## Begin

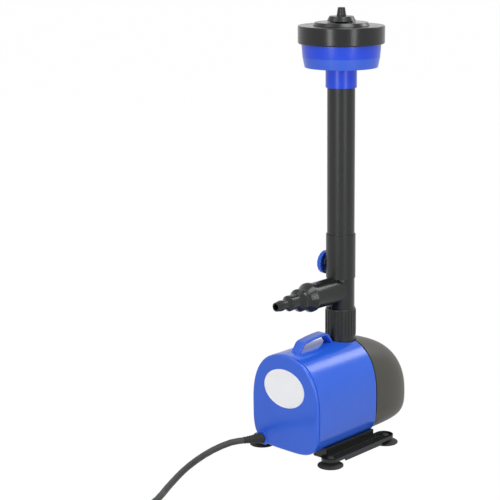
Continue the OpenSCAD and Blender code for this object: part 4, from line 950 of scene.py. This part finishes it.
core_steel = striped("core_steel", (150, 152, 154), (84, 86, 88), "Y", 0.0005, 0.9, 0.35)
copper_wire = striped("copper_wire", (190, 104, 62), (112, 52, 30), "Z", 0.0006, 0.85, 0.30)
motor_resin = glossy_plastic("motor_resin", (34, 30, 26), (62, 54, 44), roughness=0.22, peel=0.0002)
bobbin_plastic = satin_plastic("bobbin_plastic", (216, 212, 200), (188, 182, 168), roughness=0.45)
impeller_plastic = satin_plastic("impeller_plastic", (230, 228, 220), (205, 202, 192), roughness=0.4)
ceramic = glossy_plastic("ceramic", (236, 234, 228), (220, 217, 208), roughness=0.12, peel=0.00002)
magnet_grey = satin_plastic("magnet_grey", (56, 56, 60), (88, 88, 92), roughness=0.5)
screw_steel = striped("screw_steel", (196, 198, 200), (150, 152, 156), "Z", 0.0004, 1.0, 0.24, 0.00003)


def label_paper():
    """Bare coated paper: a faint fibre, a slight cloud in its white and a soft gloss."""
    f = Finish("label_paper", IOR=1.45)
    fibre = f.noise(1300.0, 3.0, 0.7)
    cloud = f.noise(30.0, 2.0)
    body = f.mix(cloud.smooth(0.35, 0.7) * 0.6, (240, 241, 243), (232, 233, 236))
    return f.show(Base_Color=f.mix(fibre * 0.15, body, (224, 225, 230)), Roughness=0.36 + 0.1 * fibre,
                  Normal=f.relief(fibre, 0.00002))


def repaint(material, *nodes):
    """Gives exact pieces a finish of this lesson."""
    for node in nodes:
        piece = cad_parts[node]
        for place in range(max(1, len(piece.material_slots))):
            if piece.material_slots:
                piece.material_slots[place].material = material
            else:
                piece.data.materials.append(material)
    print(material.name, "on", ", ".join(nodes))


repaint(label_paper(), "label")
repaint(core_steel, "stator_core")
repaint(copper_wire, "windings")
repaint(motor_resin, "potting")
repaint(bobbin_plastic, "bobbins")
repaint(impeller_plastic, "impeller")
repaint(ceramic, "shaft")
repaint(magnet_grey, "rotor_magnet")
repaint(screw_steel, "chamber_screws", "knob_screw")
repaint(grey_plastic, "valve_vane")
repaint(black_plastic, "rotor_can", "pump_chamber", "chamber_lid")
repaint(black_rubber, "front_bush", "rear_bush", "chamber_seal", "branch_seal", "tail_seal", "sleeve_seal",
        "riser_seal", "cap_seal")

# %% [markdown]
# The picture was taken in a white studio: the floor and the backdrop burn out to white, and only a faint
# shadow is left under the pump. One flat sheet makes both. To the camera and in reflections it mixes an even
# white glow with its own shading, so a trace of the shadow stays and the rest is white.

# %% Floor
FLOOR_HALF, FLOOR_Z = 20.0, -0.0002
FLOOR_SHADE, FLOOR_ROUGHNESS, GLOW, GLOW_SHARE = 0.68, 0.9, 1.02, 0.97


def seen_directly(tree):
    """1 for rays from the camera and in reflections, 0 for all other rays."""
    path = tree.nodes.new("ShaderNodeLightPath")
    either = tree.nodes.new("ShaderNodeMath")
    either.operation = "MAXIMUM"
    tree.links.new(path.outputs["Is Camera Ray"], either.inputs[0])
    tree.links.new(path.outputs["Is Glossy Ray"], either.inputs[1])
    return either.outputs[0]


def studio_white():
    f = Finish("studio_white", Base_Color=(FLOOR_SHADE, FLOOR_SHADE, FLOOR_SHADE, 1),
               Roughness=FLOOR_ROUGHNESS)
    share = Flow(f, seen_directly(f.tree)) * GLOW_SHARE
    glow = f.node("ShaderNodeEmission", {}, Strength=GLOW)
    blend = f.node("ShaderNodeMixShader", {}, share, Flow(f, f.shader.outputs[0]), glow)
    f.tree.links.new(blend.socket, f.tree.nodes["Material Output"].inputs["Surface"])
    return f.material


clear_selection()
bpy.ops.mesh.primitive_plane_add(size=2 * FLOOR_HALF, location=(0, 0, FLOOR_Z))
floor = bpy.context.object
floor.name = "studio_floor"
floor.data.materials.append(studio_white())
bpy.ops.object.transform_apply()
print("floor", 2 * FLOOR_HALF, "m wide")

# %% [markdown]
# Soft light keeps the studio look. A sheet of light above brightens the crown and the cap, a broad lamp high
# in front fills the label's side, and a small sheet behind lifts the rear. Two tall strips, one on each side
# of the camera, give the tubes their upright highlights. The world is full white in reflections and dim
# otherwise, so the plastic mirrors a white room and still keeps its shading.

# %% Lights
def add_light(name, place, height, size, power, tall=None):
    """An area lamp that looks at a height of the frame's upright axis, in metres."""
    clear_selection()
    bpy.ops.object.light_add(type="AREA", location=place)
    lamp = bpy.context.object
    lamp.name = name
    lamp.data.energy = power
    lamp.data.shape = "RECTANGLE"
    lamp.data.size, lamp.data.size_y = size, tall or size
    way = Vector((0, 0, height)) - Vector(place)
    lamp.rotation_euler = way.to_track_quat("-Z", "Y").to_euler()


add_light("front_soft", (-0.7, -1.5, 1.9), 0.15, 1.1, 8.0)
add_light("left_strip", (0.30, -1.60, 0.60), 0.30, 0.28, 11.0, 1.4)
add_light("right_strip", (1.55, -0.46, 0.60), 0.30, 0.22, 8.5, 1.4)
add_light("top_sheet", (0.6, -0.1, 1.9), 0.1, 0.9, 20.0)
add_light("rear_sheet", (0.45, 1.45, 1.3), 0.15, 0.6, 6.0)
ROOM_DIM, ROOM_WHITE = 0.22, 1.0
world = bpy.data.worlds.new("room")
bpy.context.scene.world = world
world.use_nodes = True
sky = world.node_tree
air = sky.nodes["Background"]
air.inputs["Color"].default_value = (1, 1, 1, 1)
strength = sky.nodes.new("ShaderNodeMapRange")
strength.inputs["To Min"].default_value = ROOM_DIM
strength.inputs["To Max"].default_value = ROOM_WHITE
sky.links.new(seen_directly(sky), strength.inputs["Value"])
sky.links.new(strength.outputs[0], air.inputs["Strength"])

## End

## What you are asked to do
Reproduce the data in full, exactly as presented.

## Complete answer
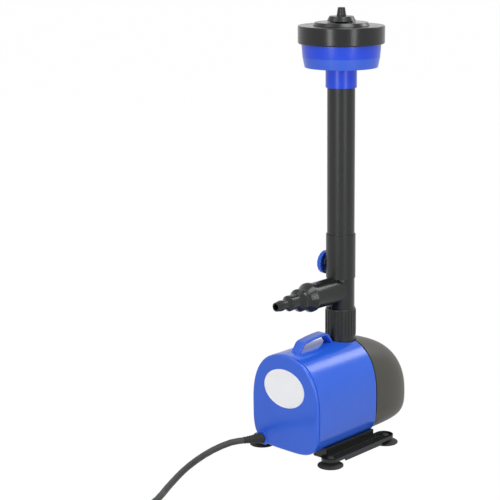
Continue the OpenSCAD and Blender code for this object: part 4, from line 950 of scene.py. This part finishes it.
core_steel = striped("core_steel", (150, 152, 154), (84, 86, 88), "Y", 0.0005, 0.9, 0.35)
copper_wire = striped("copper_wire", (190, 104, 62), (112, 52, 30), "Z", 0.0006, 0.85, 0.30)
motor_resin = glossy_plastic("motor_resin", (34, 30, 26), (62, 54, 44), roughness=0.22, peel=0.0002)
bobbin_plastic = satin_plastic("bobbin_plastic", (216, 212, 200), (188, 182, 168), roughness=0.45)
impeller_plastic = satin_plastic("impeller_plastic", (230, 228, 220), (205, 202, 192), roughness=0.4)
ceramic = glossy_plastic("ceramic", (236, 234, 228), (220, 217, 208), roughness=0.12, peel=0.00002)
magnet_grey = satin_plastic("magnet_grey", (56, 56, 60), (88, 88, 92), roughness=0.5)
screw_steel = striped("screw_steel", (196, 198, 200), (150, 152, 156), "Z", 0.0004, 1.0, 0.24, 0.00003)


def label_paper():
    """Bare coated paper: a faint fibre, a slight cloud in its white and a soft gloss."""
    f = Finish("label_paper", IOR=1.45)
    fibre = f.noise(1300.0, 3.0, 0.7)
    cloud = f.noise(30.0, 2.0)
    body = f.mix(cloud.smooth(0.35, 0.7) * 0.6, (240, 241, 243), (232, 233, 236))
    return f.show(Base_Color=f.mix(fibre * 0.15, body, (224, 225, 230)), Roughness=0.36 + 0.1 * fibre,
                  Normal=f.relief(fibre, 0.00002))


def repaint(material, *nodes):
    """Gives exact pieces a finish of this lesson."""
    for node in nodes:
        piece = cad_parts[node]
        for place in range(max(1, len(piece.material_slots))):
            if piece.material_slots:
                piece.material_slots[place].material = material
            else:
                piece.data.materials.append(material)
    print(material.name, "on", ", ".join(nodes))


repaint(label_paper(), "label")
repaint(core_steel, "stator_core")
repaint(copper_wire, "windings")
repaint(motor_resin, "potting")
repaint(bobbin_plastic, "bobbins")
repaint(impeller_plastic, "impeller")
repaint(ceramic, "shaft")
repaint(magnet_grey, "rotor_magnet")
repaint(screw_steel, "chamber_screws", "knob_screw")
repaint(grey_plastic, "valve_vane")
repaint(black_plastic, "rotor_can", "pump_chamber", "chamber_lid")
repaint(black_rubber, "front_bush", "rear_bush", "chamber_seal", "branch_seal", "tail_seal", "sleeve_seal",
        "riser_seal", "cap_seal")

# %% [markdown]
# The picture was taken in a white studio: the floor and the backdrop burn out to white, and only a faint
# shadow is left under the pump. One flat sheet makes both. To the camera and in reflections it mixes an even
# white glow with its own shading, so a trace of the shadow stays and the rest is white.

# %% Floor
FLOOR_HALF, FLOOR_Z = 20.0, -0.0002
FLOOR_SHADE, FLOOR_ROUGHNESS, GLOW, GLOW_SHARE = 0.68, 0.9, 1.02, 0.97


def seen_directly(tree):
    """1 for rays from the camera and in reflections, 0 for all other rays."""
    path = tree.nodes.new("ShaderNodeLightPath")
    either = tree.nodes.new("ShaderNodeMath")
    either.operation = "MAXIMUM"
    tree.links.new(path.outputs["Is Camera Ray"], either.inputs[0])
    tree.links.new(path.outputs["Is Glossy Ray"], either.inputs[1])
    return either.outputs[0]


def studio_white():
    f = Finish("studio_white", Base_Color=(FLOOR_SHADE, FLOOR_SHADE, FLOOR_SHADE, 1),
               Roughness=FLOOR_ROUGHNESS)
    share = Flow(f, seen_directly(f.tree)) * GLOW_SHARE
    glow = f.node("ShaderNodeEmission", {}, Strength=GLOW)
    blend = f.node("ShaderNodeMixShader", {}, share, Flow(f, f.shader.outputs[0]), glow)
    f.tree.links.new(blend.socket, f.tree.nodes["Material Output"].inputs["Surface"])
    return f.material


clear_selection()
bpy.ops.mesh.primitive_plane_add(size=2 * FLOOR_HALF, location=(0, 0, FLOOR_Z))
floor = bpy.context.object
floor.name = "studio_floor"
floor.data.materials.append(studio_white())
bpy.ops.object.transform_apply()
print("floor", 2 * FLOOR_HALF, "m wide")

# %% [markdown]
# Soft light keeps the studio look. A sheet of light above brightens the crown and the cap, a broad lamp high
# in front fills the label's side, and a small sheet behind lifts the rear. Two tall strips, one on each side
# of the camera, give the tubes their upright highlights. The world is full white in reflections and dim
# otherwise, so the plastic mirrors a white room and still keeps its shading.

# %% Lights
def add_light(name, place, height, size, power, tall=None):
    """An area lamp that looks at a height of the frame's upright axis, in metres."""
    clear_selection()
    bpy.ops.object.light_add(type="AREA", location=place)
    lamp = bpy.context.object
    lamp.name = name
    lamp.data.energy = power
    lamp.data.shape = "RECTANGLE"
    lamp.data.size, lamp.data.size_y = size, tall or size
    way = Vector((0, 0, height)) - Vector(place)
    lamp.rotation_euler = way.to_track_quat("-Z", "Y").to_euler()


add_light("front_soft", (-0.7, -1.5, 1.9), 0.15, 1.1, 8.0)
add_light("left_strip", (0.30, -1.60, 0.60), 0.30, 0.28, 11.0, 1.4)
add_light("right_strip", (1.55, -0.46, 0.60), 0.30, 0.22, 8.5, 1.4)
add_light("top_sheet", (0.6, -0.1, 1.9), 0.1, 0.9, 20.0)
add_light("rear_sheet", (0.45, 1.45, 1.3), 0.15, 0.6, 6.0)
ROOM_DIM, ROOM_WHITE = 0.22, 1.0
world = bpy.data.worlds.new("room")
bpy.context.scene.world = world
world.use_nodes = True
sky = world.node_tree
air = sky.nodes["Background"]
air.inputs["Color"].default_value = (1, 1, 1, 1)
strength = sky.nodes.new("ShaderNodeMapRange")
strength.inputs["To Min"].default_value = ROOM_DIM
strength.inputs["To Max"].default_value = ROOM_WHITE
sky.links.new(seen_directly(sky), strength.inputs["Value"])
sky.links.new(strength.outputs[0], air.inputs["Strength"])